The guy was also good-looking, in quite an old-fashioned, wholesome sort of way. He had neat, 1950s hair, the sort of sandy colour that fair-haired little boys often end up with as adults. I couldn't get over how clean-shaven he looked - this was at about 7pm. He was wearing a charcoal overcoat over his suit, well-polished black shoes, and was carrying a backpack. When he smiled, several rows of wrinkles appeared at the edges of his mouth and eyes.

The two of them were chatting about the most banal stuff - they were planning to visit some friends in the country or something. I imagined their lives as a merry-go-round of visiting other young business power couples: for dinner and drinks, perhaps going out to a restaurant, visiting , or someone's holiday house for the weekend. They had obviously reached that stage in their relationship where they were thought of as a unit, and they'd get Christmas presents from the other one's family, etc.

There was another couple on my tram this morning. The girl was wearing a white wrap blouse with a navy business suit that needed drycleaning - there were dirty marks on the skirt. She had what I would consider to be too much makeup (heavy eyeshadow and lipstick, and a line between her mask-like face and her tender, naked neck below), and dyed blonde hair in a ponytail. She was reading a dog-eared book called I Know This Much Is True. (I Googled it when I got to work, and it seemed to me like a bargain basement The Corrections, but when I mentioned this to Mic, he said he'd read the book and it was quite good.) Worst of all, she was wearing sneakers with her pantihose. I am totally up in arms about this practice. If high heels are too uncomfortable, why not just wear flat shoes? You're a corporate gimp, lady. Deal with it.

Her boyfriend was a hot Eurasian guy, wearing a beautifully tailored dark pinstriped suit with a blue shirt and a pink-and-blue striped tie.
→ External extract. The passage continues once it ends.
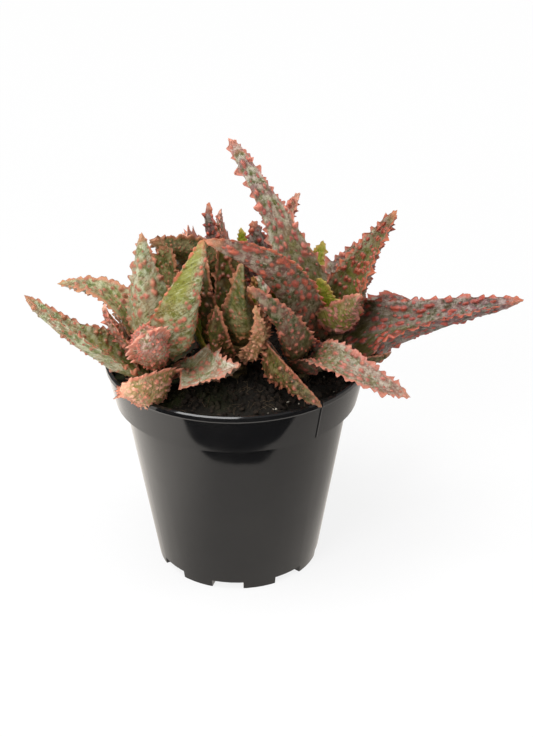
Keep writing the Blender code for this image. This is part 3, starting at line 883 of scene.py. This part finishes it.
def leaf_skin_group():
    """Leaf skin: mottled flesh, red warts and margins, a green heart and a dry tip, with painted
    shade and painted highlights laid over them.
    """
    inputs = [(name, COLOUR, GREY) for name in SKIN_COLOURS]
    inputs += [("Cast amount", NUMBER, 0.5), ("Shift", NUMBER, 0.0)]
    outputs = [("Color", COLOUR), ("Roughness", NUMBER), ("Height", NUMBER)]
    wires, start, end = group("Aloe skin", inputs, outputs)
    shifted = wires.node("VectorMath", {"operation": "ADD"})
    wires.feed(shifted.inputs[0], wires.place())
    wires.feed(shifted.inputs[1], start["Shift"])
    place = shifted.outputs[0]
    broad = wires.noise(place, 85.0, 2.0)
    middling = wires.noise(place, 170.0, 3.0, 0.6)
    patch = wires.noise(place, 300.0, 4.0, 0.6)
    spots = wires.noise(place, 640.0, 3.0, 0.6)
    grain = wires.noise(place, 1500.0, 3.0, 0.6)
    along, wart, edge = wires.stored("along"), wires.stored("wart"), wires.stored("edge")
    under, green = wires.stored("under"), wires.stored("green")
    drawn_out = wires.times(wires.stored("run"), 0.28)
    lengthwise = wires.node("CombineXYZ", X=drawn_out, Y=wires.stored("turn"), Z=start["Shift"])
    streak = wires.noise(lengthwise.outputs[0], 900.0, 4.0, 0.65)

    colour = wires.coat(start["Flesh"], start["Mottling"], patch, 0.42, 0.60)
    cast = wires.times(wires.span(middling, 0.42, 0.58), start["Cast amount"])
    cast = wires.times(cast, wires.span(along, 0.05, 0.55, 0.45, 1.0))
    colour = wires.mix(cast, colour, start["Cast"])
    colour = wires.coat(colour, start["Bloom and highlight"], patch, 0.52, 0.38, 0.6)
    colour = wires.coat(colour, start["Bloom and highlight"], spots, 0.50, 0.66, 0.65)
    heart = wires.times(green, wires.span(broad, 0.2, 0.5, 0.5, 0.9))
    colour = wires.mix(heart, colour, start["Heart"])
    # Painted shade in the streak's grooves and painted highlight on its ridges, which the bump
    # raises
    colour = wires.coat(colour, RIB_SHADE, streak, 0.50, 0.30, 0.7, "MULTIPLY")
    colour = wires.coat(colour, start["Bloom and highlight"], streak, 0.54, 0.70, 0.45)
    # The back is tinted and darkened towards the cast: partly its own colour, partly painted shade
    colour = wires.mix(wires.times(under, 0.22), colour, start["Cast"], "MULTIPLY")
    # Painted shade towards the root, deep in the rosette
    colour = wires.coat(colour, ROOT_SHADE, along, 0.45, 0.0, 0.4, "MULTIPLY")
    # Painted shade in the fine pits that the bump sinks
    colour = wires.coat(colour, PORE_SHADE, grain, 0.46, 0.30, 0.7, "MULTIPLY")

    uneven = wires.add(wires.swing(spots, 0.9), wires.swing(streak, 0.5))
    raised = wires.add(wart, uneven)
    # Round each wart a ring of pink cast and dark mottling: the pink is its own colour, the dark is
    # painted shadow
    halo_and_shadow = wires.mix(0.5, start["Cast"], start["Mottling"])
    colour = wires.coat(colour, halo_and_shadow, raised, 0.16, 0.52, 0.65)
    ripe = wires.coat(start["Wart"], start["Margin"], middling, 0.40, 0.62)
    ripe = wires.coat(ripe, RIPE_WART, patch, 0.58, 0.42, 0.35)
    colour = wires.coat(colour, ripe, raised, 0.46, 0.70, 0.95)
    rim = wires.span(wires.add(edge, wires.swing(patch, 0.9)), 0.30, 0.85)
    edging = wires.coat(start["Margin"], RIPE_MARGIN, patch, 0.56, 0.40, 0.4)
    edging = wires.coat(edging, start["Tip"], edge, 0.72, 1.0, 0.7)
    colour = wires.mix(rim, colour, edging)
    spent = wires.span(wires.add(along, wires.swing(patch, 0.16)), 0.88, 0.99)
    colour = wires.mix(wires.times(spent, 0.85), colour, start["Tip"])
    # A painted sheen on the fine grain's raised spots
    colour = wires.coat(colour, PAINTED_SHEEN, grain, 0.30, 0.75, 0.3, "SOFT_LIGHT")
    wires.feed(end["Color"], colour)
    wires.feed(end["Roughness"], wires.span(grain, 0.3, 0.7, 0.34, 0.52))
    pores = wires.cells(place, 1300.0)
    height = wires.add(wires.times(grain, 0.7), wires.times(pores, 0.3))
    wires.feed(end["Height"], wires.add(height, wires.times(streak, 1.8)))
    return wires.tree


def shaded(name, roughness=0.5, specular=0.5):
    """A new material, its wires and its shader."""
    material = bpy.data.materials.new(name)
    material.use_nodes = True
    shader = material.node_tree.nodes["Principled BSDF"]
    shader.inputs["Roughness"].default_value = roughness
    shader.inputs["Specular IOR Level"].default_value = specular
    return material, Wires(material.node_tree), shader


def bumped(wires, shader, height, depth):
    """Raises a surface by a height field, whose steps of 1 are as deep as the depth."""
    bump = wires.node("Bump", Height=height, Distance=depth)
    wires.feed(shader.inputs["Normal"], bump.outputs[0])


def leaf_material(finish, skin, shift):
    """The skin of the leaves that share a finish, its pattern shifted from the other finishes'."""
    material, wires, shader = shaded(finish + "_leaf_skin")
    flesh, amount, trim = FINISHES[finish]
    made = wires.node("Group", {"node_tree": skin}, Cast_amount=amount, Shift=shift)
    for name, code in zip(SKIN_COLOURS, flesh.split() + trim.split()):
        made.inputs[name].default_value = hue(code)
    wires.feed(shader.inputs["Base Color"], made.outputs["Color"])
    wires.feed(shader.inputs["Roughness"], made.outputs["Roughness"])
    bumped(wires, shader, made.outputs["Height"], depth=0.16 * MM)
    return material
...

Except when he turned around, he wasn't that hot - his face had that squashy, gone-to-seed look that hot young guys often get after a few years as a corporate gimp. He was reading last weekend's Good Weekend. Cos, you know, he was too busy on the weekend being arse-jammed at the law firm or the consulting agency.

The thing that really gets me is their intimate behaviour, sitting close together and holding hands. I don't know why intimacy in young business power couples bothers me. Perhaps it's a mingling of business and pleasure - the same yuppie couples aren't nearly as annoying on weekends in casual clothes. Perhaps I want to think of the corporate world as a temporary place - a place you go to perform a role, wearing a costume, which you then discard and become 'yourself' - but the couples force me to recognise how the corporate workplace is actually a way of life. And it makes sense that young business power couples meet their partners in this life, or at uni while studying to join this life, and they don't see the same disjuncture between 'work' and 'home' as I do.
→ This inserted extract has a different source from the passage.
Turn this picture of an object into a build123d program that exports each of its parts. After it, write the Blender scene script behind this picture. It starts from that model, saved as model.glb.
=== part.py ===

Or rather, theirs is a different blurring of 'work' and 'home' than me and the people I spend time with. For me, work extends into home because I do my freelancing from here. But I also spend so much of my supposed 'leisure' time doing creative and intellectual work for which I don't get paid. Take yesterday, for instance - I worked until 6pm, then had a magazine meeting that went from 6-9pm, then I went home and edited articles for the magazine until 1am. I could tell similar stories on behalf of all my friends who make music, do comedy, theatre and film, are writers, academic researchers, etc. Yet, when I'm asked at a dinner party or family function what I 'do', this work has no meaning because it is unpaid and self-initiated.
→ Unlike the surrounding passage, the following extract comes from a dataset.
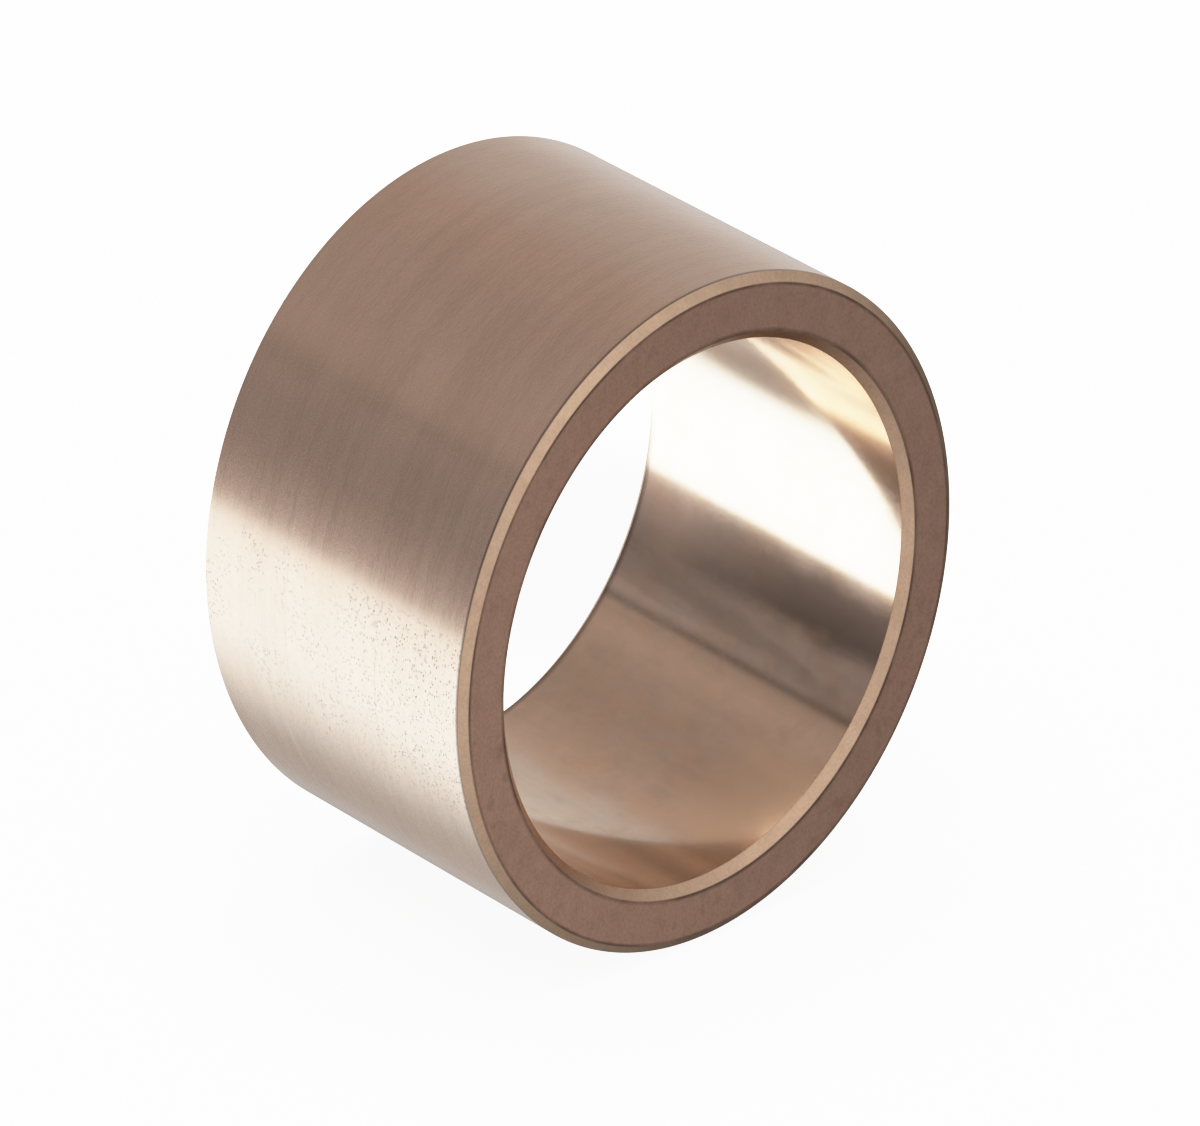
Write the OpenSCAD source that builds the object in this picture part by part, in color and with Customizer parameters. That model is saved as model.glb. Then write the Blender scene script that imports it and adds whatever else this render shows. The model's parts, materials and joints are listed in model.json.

I am pretty sure that Glen and Mel Gregg will have thought through these ideas more comprehensively and elegantly than me. Basically, a rage begins to boil up in me when I see young business power couples. And although I realise that it simply transfers my anger onto people who are only doing what society considers successful and prosperous for educated bourgeois twentysomethings, I enjoy the rage.